### Records for the task

::::

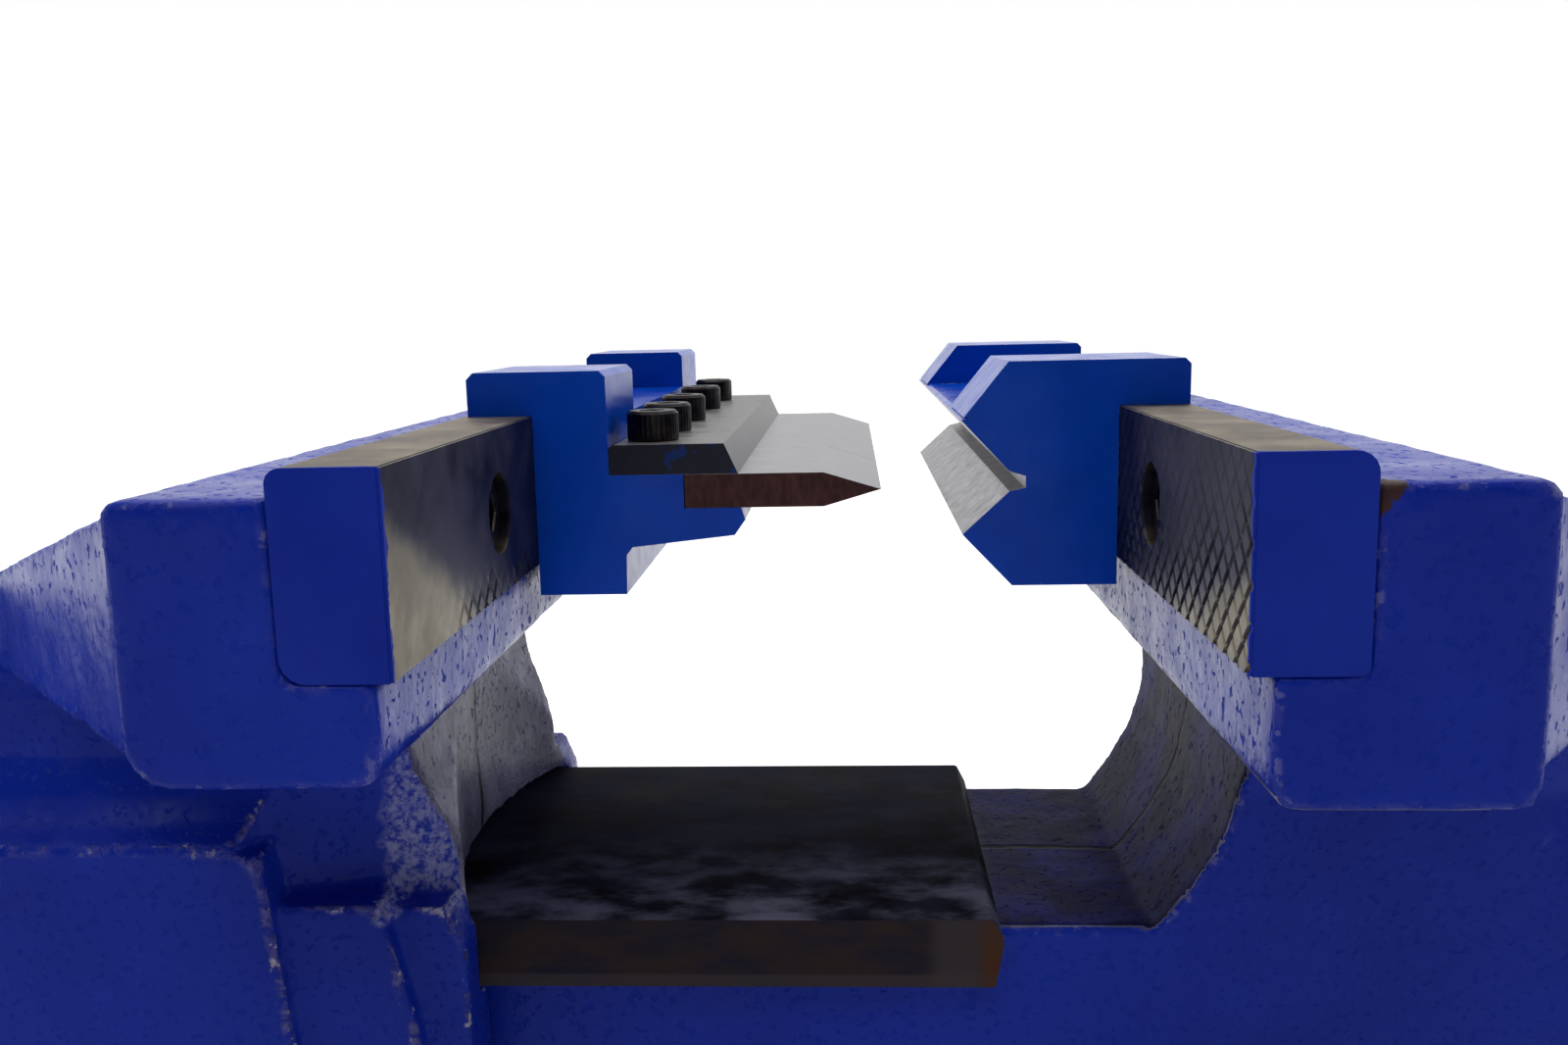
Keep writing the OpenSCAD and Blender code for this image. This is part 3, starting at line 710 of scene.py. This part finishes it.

::::

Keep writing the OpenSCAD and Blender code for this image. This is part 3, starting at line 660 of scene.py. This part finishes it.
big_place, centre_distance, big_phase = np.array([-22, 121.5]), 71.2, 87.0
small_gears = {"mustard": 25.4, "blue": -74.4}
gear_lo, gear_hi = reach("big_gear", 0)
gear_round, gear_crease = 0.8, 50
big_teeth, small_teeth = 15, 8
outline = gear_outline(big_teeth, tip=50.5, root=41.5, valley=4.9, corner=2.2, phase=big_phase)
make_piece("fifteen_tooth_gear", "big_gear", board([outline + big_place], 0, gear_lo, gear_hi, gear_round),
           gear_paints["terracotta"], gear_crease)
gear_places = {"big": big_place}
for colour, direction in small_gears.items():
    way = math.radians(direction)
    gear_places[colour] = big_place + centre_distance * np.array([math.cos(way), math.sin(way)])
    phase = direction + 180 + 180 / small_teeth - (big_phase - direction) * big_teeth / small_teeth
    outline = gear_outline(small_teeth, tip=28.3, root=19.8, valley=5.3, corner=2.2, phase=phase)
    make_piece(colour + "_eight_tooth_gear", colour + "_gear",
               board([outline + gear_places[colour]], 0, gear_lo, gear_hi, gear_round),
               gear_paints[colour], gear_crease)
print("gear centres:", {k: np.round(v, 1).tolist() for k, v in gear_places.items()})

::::

### To do
In the listing above, find the line containing "660 of scene.py. This part finishes it." and the line containing "np.round(v, 1).tolist() for". Output them and every line between, exactly, and nothing else.

### Task solution
Keep writing the OpenSCAD and Blender code for this image. This is part 3, starting at line 660 of scene.py. This part finishes it.
big_place, centre_distance, big_phase = np.array([-22, 121.5]), 71.2, 87.0
small_gears = {"mustard": 25.4, "blue": -74.4}
gear_lo, gear_hi = reach("big_gear", 0)
gear_round, gear_crease = 0.8, 50
big_teeth, small_teeth = 15, 8
outline = gear_outline(big_teeth, tip=50.5, root=41.5, valley=4.9, corner=2.2, phase=big_phase)
make_piece("fifteen_tooth_gear", "big_gear", board([outline + big_place], 0, gear_lo, gear_hi, gear_round),
           gear_paints["terracotta"], gear_crease)
gear_places = {"big": big_place}
for colour, direction in small_gears.items():
    way = math.radians(direction)
    gear_places[colour] = big_place + centre_distance * np.array([math.cos(way), math.sin(way)])
    phase = direction + 180 + 180 / small_teeth - (big_phase - direction) * big_teeth / small_teeth
    outline = gear_outline(small_teeth, tip=28.3, root=19.8, valley=5.3, corner=2.2, phase=phase)
    make_piece(colour + "_eight_tooth_gear", colour + "_gear",
               board([outline + gear_places[colour]], 0, gear_lo, gear_hi, gear_round),
               gear_paints[colour], gear_crease)
print("gear centres:", {k: np.round(v, 1).tolist() for k, v in gear_places.items()})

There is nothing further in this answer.